→ WHAT THIS TASK INVOLVES:
Keep to the lines between the one holding "on its right" and the one holding "from functools import cached_property", inclusive, and write them out exactly.

→ SOURCE EXCERPT:
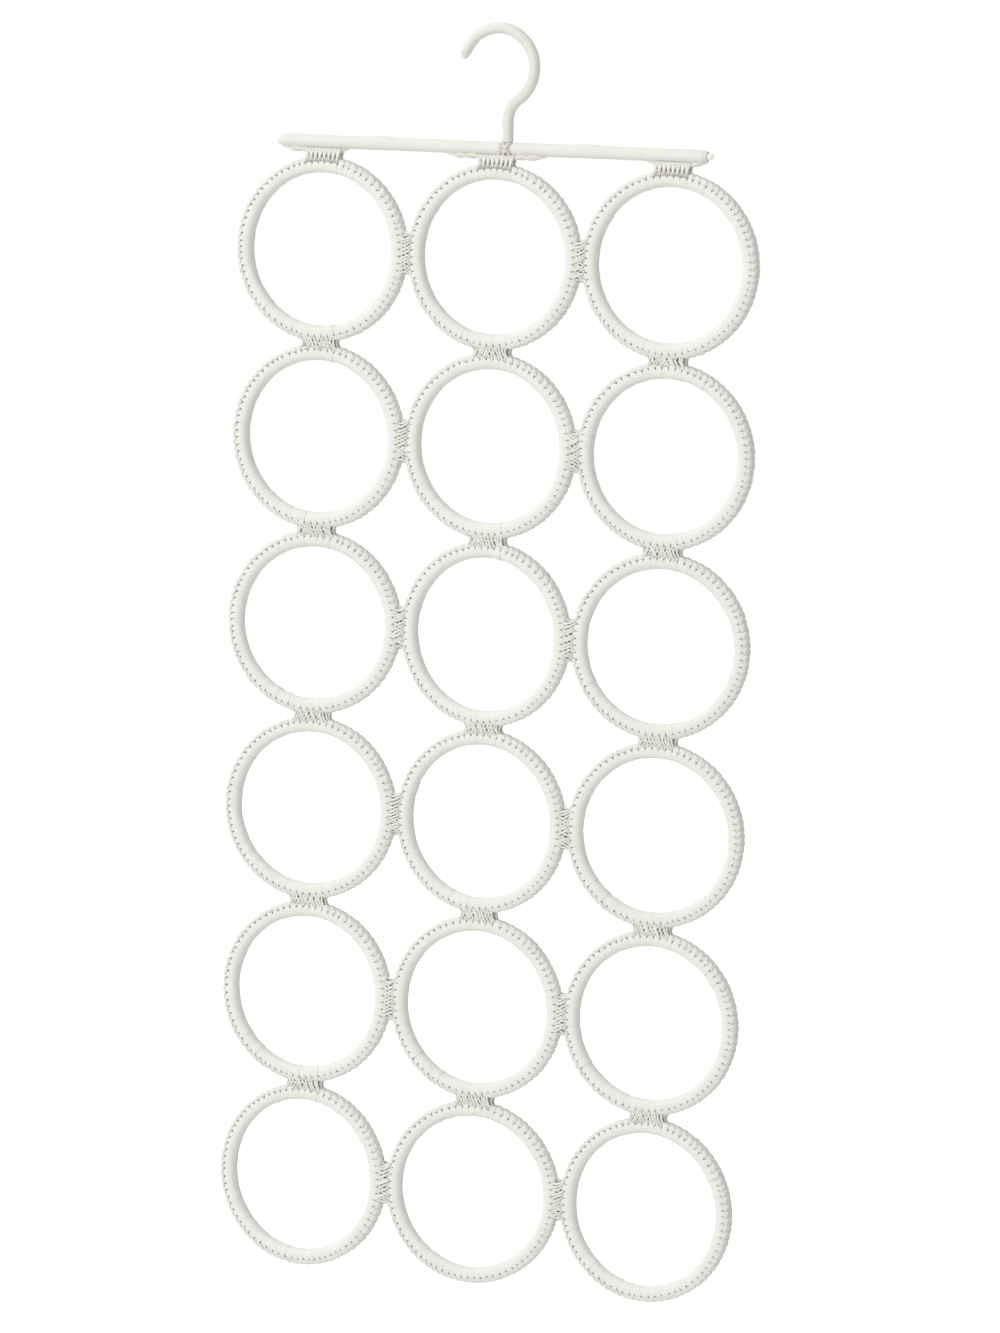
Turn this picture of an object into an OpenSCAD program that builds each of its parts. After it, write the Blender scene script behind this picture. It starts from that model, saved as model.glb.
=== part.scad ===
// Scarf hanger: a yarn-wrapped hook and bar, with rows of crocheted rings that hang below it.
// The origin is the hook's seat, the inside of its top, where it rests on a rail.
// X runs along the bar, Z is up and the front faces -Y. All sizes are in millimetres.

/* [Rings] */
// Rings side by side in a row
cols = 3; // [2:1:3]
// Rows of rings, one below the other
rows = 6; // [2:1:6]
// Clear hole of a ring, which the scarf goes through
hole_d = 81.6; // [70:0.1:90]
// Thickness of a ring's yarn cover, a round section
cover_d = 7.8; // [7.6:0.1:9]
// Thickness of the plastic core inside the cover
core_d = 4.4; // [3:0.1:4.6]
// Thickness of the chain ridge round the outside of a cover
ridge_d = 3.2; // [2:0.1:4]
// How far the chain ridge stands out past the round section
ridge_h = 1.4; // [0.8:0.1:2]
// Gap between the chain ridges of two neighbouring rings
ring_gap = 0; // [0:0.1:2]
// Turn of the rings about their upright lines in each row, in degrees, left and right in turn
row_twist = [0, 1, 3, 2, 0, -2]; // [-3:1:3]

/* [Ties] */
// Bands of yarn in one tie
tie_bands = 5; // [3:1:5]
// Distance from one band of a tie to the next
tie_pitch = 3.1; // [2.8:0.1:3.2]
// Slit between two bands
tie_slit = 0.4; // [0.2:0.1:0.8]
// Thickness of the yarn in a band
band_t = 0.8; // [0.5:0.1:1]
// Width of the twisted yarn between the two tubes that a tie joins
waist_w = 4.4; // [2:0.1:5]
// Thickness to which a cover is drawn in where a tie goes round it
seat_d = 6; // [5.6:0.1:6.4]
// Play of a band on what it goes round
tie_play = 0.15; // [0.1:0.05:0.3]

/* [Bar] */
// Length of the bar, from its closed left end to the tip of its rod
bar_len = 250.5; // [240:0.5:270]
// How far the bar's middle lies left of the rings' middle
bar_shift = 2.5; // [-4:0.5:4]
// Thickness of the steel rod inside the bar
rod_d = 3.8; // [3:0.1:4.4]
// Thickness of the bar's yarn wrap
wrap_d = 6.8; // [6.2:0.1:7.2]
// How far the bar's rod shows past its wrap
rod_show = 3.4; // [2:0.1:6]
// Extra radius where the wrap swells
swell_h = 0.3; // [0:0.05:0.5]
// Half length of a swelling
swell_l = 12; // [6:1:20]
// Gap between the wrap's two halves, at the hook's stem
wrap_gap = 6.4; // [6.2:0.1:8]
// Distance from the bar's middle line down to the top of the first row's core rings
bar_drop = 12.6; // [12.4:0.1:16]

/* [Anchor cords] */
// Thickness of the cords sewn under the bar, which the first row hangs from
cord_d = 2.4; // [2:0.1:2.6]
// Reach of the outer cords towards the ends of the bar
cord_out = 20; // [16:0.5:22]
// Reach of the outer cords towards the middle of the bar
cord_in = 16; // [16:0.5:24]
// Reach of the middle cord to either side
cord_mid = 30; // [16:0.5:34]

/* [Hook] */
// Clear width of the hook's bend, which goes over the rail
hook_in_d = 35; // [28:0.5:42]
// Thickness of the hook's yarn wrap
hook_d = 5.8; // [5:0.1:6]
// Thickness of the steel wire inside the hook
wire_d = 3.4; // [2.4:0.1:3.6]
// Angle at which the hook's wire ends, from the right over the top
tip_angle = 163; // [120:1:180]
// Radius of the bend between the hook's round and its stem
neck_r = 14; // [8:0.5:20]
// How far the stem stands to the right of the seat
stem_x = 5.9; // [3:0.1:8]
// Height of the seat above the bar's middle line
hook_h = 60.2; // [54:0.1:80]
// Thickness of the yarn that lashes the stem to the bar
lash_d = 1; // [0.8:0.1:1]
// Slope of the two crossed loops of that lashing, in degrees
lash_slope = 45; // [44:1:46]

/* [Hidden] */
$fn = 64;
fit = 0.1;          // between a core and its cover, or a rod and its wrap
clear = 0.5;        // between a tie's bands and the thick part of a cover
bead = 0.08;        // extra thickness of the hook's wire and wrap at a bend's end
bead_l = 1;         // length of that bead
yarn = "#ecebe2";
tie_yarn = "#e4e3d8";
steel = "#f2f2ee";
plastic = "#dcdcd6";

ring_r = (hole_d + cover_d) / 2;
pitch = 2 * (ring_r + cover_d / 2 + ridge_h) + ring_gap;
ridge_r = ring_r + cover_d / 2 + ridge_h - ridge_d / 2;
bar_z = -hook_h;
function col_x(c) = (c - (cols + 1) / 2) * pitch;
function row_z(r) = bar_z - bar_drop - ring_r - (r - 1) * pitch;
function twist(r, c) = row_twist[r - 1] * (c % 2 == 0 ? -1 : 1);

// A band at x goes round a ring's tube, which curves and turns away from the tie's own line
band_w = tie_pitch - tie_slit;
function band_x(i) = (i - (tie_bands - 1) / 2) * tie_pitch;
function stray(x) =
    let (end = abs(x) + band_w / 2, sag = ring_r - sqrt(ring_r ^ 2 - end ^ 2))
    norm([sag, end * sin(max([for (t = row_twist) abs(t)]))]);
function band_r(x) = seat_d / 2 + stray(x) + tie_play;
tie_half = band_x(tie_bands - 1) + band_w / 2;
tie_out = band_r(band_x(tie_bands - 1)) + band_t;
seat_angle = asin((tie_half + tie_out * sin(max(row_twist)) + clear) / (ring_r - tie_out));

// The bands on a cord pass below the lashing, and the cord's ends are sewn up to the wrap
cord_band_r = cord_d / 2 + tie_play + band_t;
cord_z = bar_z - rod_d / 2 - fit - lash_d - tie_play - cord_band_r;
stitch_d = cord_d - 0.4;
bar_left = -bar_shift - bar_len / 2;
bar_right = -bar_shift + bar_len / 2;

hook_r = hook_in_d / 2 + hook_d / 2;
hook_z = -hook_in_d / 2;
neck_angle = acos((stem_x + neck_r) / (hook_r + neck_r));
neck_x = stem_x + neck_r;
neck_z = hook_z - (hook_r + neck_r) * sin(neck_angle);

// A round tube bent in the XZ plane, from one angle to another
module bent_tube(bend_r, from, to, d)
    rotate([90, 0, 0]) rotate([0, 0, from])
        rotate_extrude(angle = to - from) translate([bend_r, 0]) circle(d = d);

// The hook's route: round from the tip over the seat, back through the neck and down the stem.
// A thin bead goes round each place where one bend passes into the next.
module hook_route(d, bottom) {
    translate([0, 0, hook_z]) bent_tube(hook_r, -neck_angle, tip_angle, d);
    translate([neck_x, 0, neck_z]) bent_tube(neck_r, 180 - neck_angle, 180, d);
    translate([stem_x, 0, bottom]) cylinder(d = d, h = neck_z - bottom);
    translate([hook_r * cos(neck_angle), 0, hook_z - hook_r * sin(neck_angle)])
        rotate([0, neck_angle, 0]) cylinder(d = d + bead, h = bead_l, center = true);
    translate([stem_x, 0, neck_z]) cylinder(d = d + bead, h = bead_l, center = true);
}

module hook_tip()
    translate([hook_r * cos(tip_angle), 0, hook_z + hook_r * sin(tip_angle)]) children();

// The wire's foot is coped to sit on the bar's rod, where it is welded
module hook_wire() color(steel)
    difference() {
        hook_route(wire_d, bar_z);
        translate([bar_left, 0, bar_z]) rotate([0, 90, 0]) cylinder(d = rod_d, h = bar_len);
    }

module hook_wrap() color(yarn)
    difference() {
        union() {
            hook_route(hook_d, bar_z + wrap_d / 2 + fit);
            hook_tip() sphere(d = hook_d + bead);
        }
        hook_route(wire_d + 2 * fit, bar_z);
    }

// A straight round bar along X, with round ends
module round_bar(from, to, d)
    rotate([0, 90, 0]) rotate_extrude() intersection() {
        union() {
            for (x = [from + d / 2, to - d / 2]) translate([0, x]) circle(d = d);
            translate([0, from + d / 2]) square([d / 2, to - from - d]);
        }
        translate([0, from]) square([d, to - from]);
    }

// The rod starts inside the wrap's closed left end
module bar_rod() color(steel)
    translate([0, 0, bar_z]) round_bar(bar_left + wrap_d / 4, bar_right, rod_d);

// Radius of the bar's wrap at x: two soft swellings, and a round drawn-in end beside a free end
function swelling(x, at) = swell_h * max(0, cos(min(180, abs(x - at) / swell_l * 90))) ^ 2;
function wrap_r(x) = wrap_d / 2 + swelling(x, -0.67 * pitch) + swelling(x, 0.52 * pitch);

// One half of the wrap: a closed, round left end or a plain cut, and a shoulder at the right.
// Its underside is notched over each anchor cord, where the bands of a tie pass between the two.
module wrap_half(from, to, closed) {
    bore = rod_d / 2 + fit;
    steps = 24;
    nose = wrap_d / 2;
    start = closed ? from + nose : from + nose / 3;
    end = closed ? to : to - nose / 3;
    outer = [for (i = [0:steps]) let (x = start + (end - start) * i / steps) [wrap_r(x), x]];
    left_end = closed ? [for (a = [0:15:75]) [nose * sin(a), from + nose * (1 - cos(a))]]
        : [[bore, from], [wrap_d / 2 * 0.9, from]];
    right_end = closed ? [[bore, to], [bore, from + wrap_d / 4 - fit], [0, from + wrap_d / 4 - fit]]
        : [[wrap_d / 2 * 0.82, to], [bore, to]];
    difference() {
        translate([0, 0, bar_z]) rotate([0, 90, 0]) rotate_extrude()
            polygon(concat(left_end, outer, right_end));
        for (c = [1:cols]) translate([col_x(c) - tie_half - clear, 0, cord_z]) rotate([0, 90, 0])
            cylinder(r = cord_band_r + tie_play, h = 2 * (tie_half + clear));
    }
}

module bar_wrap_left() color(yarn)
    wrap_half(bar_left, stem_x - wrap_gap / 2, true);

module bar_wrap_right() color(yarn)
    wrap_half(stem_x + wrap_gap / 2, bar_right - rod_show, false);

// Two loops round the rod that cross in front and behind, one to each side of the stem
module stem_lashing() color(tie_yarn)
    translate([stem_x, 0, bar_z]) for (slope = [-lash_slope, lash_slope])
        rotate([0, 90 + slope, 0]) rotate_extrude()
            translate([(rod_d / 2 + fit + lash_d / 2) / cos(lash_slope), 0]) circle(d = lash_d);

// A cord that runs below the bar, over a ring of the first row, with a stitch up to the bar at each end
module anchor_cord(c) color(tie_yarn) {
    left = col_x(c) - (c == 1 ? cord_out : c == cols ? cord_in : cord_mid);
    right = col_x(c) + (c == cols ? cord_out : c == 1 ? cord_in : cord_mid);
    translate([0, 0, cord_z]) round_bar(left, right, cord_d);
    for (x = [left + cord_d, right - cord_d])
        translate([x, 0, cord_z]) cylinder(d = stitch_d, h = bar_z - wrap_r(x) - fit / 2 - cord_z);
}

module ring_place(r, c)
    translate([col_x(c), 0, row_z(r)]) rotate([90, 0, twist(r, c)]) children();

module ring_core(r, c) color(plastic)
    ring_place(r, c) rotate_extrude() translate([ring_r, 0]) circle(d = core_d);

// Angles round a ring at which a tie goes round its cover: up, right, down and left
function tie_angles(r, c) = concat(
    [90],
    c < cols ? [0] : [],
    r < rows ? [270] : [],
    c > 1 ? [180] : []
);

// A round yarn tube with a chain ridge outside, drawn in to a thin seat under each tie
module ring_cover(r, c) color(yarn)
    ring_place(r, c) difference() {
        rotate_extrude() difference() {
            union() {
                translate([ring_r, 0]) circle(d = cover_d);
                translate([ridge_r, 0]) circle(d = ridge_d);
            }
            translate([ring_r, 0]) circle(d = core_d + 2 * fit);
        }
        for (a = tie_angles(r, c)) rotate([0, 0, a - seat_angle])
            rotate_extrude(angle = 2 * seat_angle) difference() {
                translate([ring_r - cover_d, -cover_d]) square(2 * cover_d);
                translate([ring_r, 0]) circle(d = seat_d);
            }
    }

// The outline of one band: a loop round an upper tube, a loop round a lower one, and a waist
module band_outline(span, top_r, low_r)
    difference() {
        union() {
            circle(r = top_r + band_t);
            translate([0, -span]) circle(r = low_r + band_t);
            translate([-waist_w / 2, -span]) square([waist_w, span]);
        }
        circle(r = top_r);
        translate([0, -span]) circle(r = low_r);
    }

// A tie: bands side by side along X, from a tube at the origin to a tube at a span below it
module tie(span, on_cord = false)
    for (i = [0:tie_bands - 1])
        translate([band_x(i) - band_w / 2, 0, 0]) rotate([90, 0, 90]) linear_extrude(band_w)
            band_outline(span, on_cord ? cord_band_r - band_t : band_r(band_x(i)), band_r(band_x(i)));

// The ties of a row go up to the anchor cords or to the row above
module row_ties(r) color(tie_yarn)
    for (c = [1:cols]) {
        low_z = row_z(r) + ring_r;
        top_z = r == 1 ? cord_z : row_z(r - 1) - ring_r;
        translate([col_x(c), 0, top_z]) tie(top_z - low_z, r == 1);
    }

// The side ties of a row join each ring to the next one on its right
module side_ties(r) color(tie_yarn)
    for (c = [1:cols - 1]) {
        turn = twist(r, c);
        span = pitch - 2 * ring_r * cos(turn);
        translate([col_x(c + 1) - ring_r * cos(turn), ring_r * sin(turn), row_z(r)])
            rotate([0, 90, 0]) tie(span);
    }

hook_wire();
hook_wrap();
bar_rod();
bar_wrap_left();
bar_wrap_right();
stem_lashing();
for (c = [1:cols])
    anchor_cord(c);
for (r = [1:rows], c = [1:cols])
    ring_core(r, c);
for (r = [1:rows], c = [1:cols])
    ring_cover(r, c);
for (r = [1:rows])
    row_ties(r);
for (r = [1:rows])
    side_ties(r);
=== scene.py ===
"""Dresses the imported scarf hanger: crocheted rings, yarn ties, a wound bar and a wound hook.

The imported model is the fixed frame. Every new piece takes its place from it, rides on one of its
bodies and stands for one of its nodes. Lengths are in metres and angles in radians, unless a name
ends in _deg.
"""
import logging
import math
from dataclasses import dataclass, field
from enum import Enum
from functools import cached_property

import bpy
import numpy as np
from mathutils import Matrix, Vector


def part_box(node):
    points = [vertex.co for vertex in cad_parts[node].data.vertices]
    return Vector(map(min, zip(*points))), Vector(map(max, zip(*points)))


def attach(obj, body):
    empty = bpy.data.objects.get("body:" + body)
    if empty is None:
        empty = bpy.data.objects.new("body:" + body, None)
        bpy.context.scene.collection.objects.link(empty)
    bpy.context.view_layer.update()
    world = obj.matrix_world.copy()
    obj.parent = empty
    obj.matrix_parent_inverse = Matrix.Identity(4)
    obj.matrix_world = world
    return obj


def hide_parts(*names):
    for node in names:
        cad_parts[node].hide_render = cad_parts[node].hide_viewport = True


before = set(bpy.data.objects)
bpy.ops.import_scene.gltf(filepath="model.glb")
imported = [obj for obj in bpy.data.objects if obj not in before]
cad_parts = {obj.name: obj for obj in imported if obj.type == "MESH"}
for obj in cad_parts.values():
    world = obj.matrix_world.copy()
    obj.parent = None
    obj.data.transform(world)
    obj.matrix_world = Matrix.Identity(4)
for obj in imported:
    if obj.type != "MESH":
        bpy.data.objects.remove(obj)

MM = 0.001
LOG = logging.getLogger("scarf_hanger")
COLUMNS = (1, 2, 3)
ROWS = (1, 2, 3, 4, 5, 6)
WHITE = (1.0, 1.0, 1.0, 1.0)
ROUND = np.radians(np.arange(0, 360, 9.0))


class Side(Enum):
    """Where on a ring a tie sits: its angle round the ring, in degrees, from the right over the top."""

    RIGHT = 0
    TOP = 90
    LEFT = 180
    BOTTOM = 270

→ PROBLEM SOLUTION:
// The side ties of a row join each ring to the next one on its right
module side_ties(r) color(tie_yarn)
    for (c = [1:cols - 1]) {
        turn = twist(r, c);
        span = pitch - 2 * ring_r * cos(turn);
        translate([col_x(c + 1) - ring_r * cos(turn), ring_r * sin(turn), row_z(r)])
            rotate([0, 90, 0]) tie(span);
    }

hook_wire();
hook_wrap();
bar_rod();
bar_wrap_left();
bar_wrap_right();
stem_lashing();
for (c = [1:cols])
    anchor_cord(c);
for (r = [1:rows], c = [1:cols])
    ring_core(r, c);
for (r = [1:rows], c = [1:cols])
    ring_cover(r, c);
for (r = [1:rows])
    row_ties(r);
for (r = [1:rows])
    side_ties(r);
=== scene.py ===
"""Dresses the imported scarf hanger: crocheted rings, yarn ties, a wound bar and a wound hook.

The imported model is the fixed frame. Every new piece takes its place from it, rides on one of its
bodies and stands for one of its nodes. Lengths are in metres and angles in radians, unless a name
ends in _deg.
"""
import logging
import math
from dataclasses import dataclass, field
from enum import Enum
from functools import cached_property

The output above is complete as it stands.